Your task is to print all of the data word for word.
● ● ● ● ●
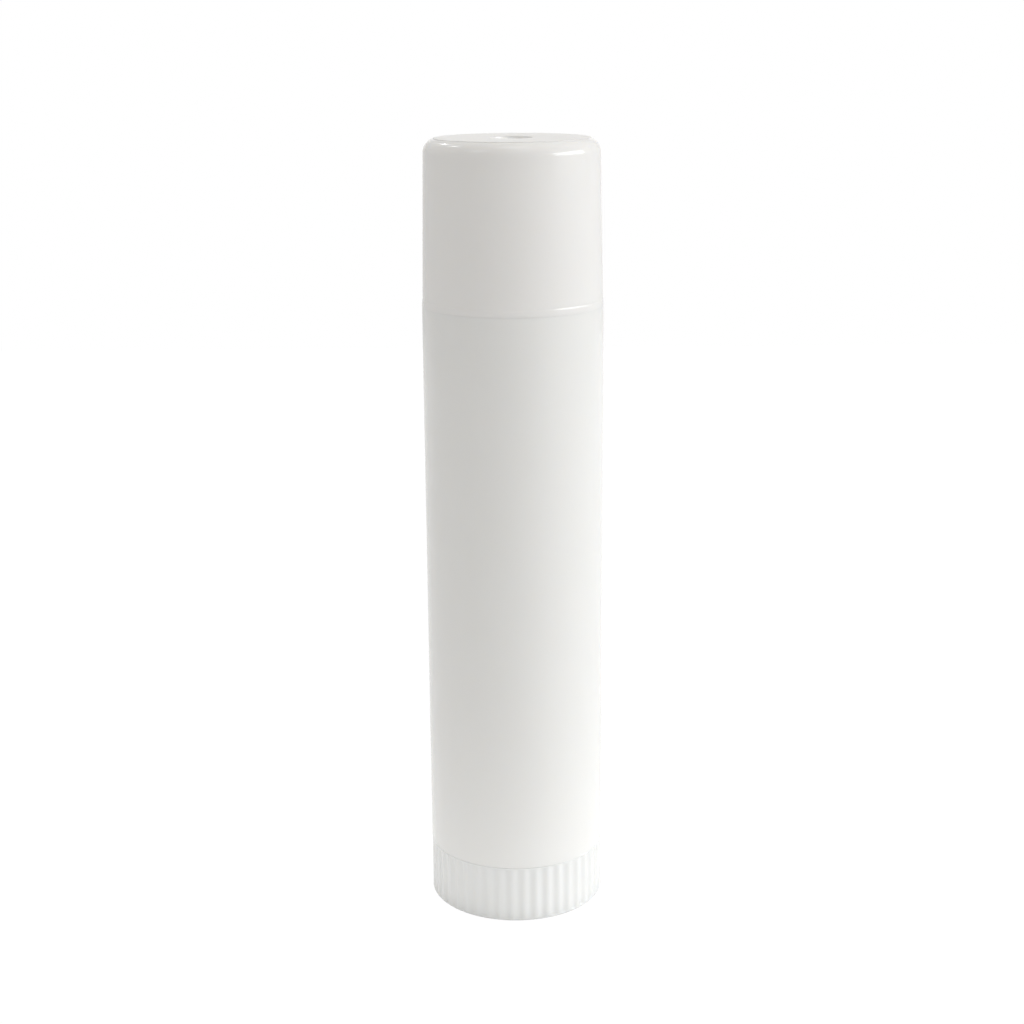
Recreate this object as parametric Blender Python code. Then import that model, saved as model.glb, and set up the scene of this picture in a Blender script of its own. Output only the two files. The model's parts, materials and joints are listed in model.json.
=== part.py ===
"""Twist-up lip balm tube: pull-off cap, barrel, hand wheel with its screw, and the cup that climbs the screw.

Metres, +Z up. The origin is the middle of the wheel's foot, and every piece is turned about the Z axis.
Turning the wheel anticlockwise as seen from above lifts the cup, because the screw is left-handed.
"""

import math

import bmesh
import bpy
from mathutils import Matrix

# Outside of the closed tube
TUBE_DIAMETER = 0.0160
TUBE_HEIGHT = 0.0700
CAP_HEIGHT = 0.0144
WHEEL_HEIGHT = 0.0053

# Clearances between pieces
SEAM_GAP = 0.0001
RUNNING_GAP = 0.0001
NECK_GAP = 0.0002
GRIP_GAP = 0.00008
THREAD_GAP = 0.00015
CUP_GAP = 0.00015
KEY_GAP = 0.00015
REST_GAP = 0.0003

# Cap
CAP_WALL = 0.00085
CAP_TOP_WALL = 0.0011
CAP_TAPER = 0.00029
CAP_EDGE_RADIUS = 0.00133
CAP_CORNER_RADIUS = 0.0005
CAP_RIM_ROUND = 0.0002
CAP_LEAD_IN = 0.00025
GATE_DIMPLE_RADIUS = 0.0017
GATE_DIMPLE_DEPTH = 0.00015
GATE_STUB_RADIUS = 0.0004
GATE_STUB_HEIGHT = 0.0001
GRIP_RIB_COUNT = 8
GRIP_RIB_WIDTH = 0.0006
GRIP_RIB_START = 0.0030

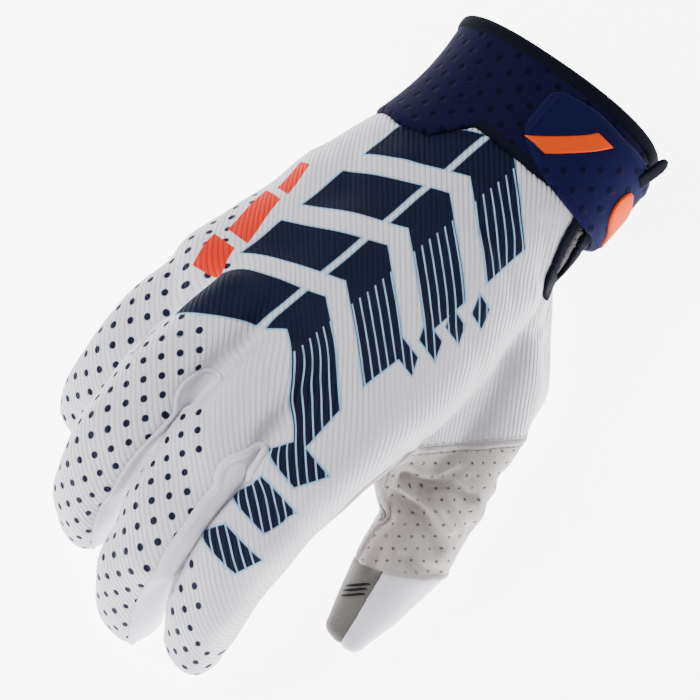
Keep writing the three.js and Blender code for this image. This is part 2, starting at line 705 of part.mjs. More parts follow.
● ● ● ● ●
Final result:
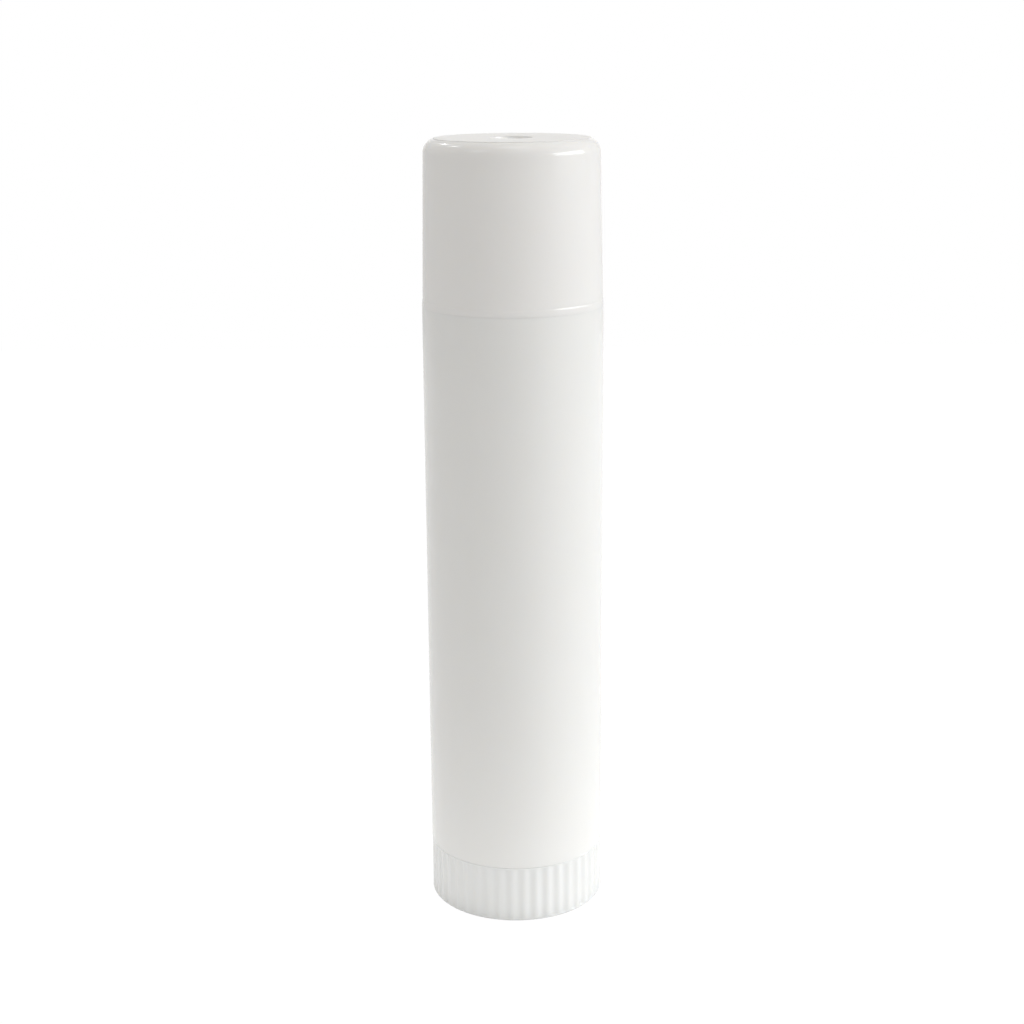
Recreate this object as parametric Blender Python code. Then import that model, saved as model.glb, and set up the scene of this picture in a Blender script of its own. Output only the two files. The model's parts, materials and joints are listed in model.json.
=== part.py ===
"""Twist-up lip balm tube: pull-off cap, barrel, hand wheel with its screw, and the cup that climbs the screw.

Metres, +Z up. The origin is the middle of the wheel's foot, and every piece is turned about the Z axis.
Turning the wheel anticlockwise as seen from above lifts the cup, because the screw is left-handed.
"""

import math

import bmesh
import bpy
from mathutils import Matrix

# Outside of the closed tube
TUBE_DIAMETER = 0.0160
TUBE_HEIGHT = 0.0700
CAP_HEIGHT = 0.0144
WHEEL_HEIGHT = 0.0053

# Clearances between pieces
SEAM_GAP = 0.0001
RUNNING_GAP = 0.0001
NECK_GAP = 0.0002
GRIP_GAP = 0.00008
THREAD_GAP = 0.00015
CUP_GAP = 0.00015
KEY_GAP = 0.00015
REST_GAP = 0.0003

# Cap
CAP_WALL = 0.00085
CAP_TOP_WALL = 0.0011
CAP_TAPER = 0.00029
CAP_EDGE_RADIUS = 0.00133
CAP_CORNER_RADIUS = 0.0005
CAP_RIM_ROUND = 0.0002
CAP_LEAD_IN = 0.00025
GATE_DIMPLE_RADIUS = 0.0017
GATE_DIMPLE_DEPTH = 0.00015
GATE_STUB_RADIUS = 0.0004
GATE_STUB_HEIGHT = 0.0001
GRIP_RIB_COUNT = 8
GRIP_RIB_WIDTH = 0.0006
GRIP_RIB_START = 0.0030

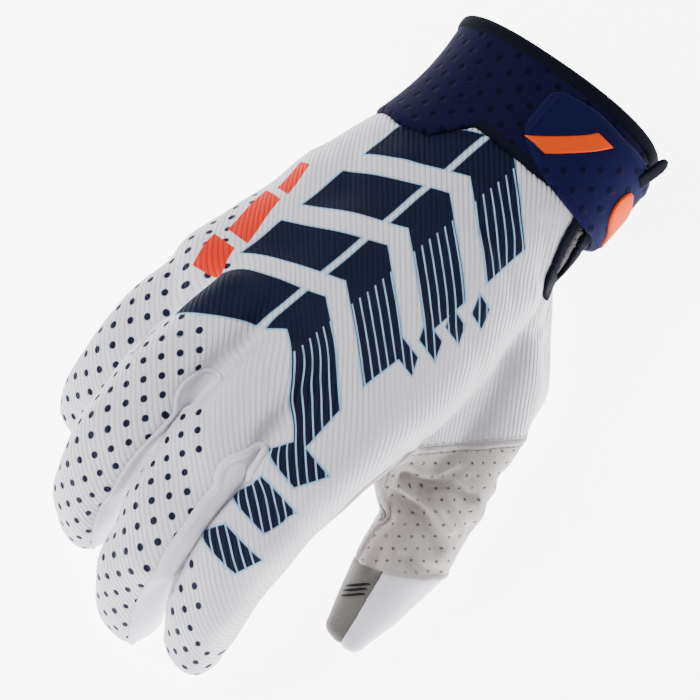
Keep writing the three.js and Blender code for this image. This is part 2, starting at line 705 of part.mjs. More parts follow.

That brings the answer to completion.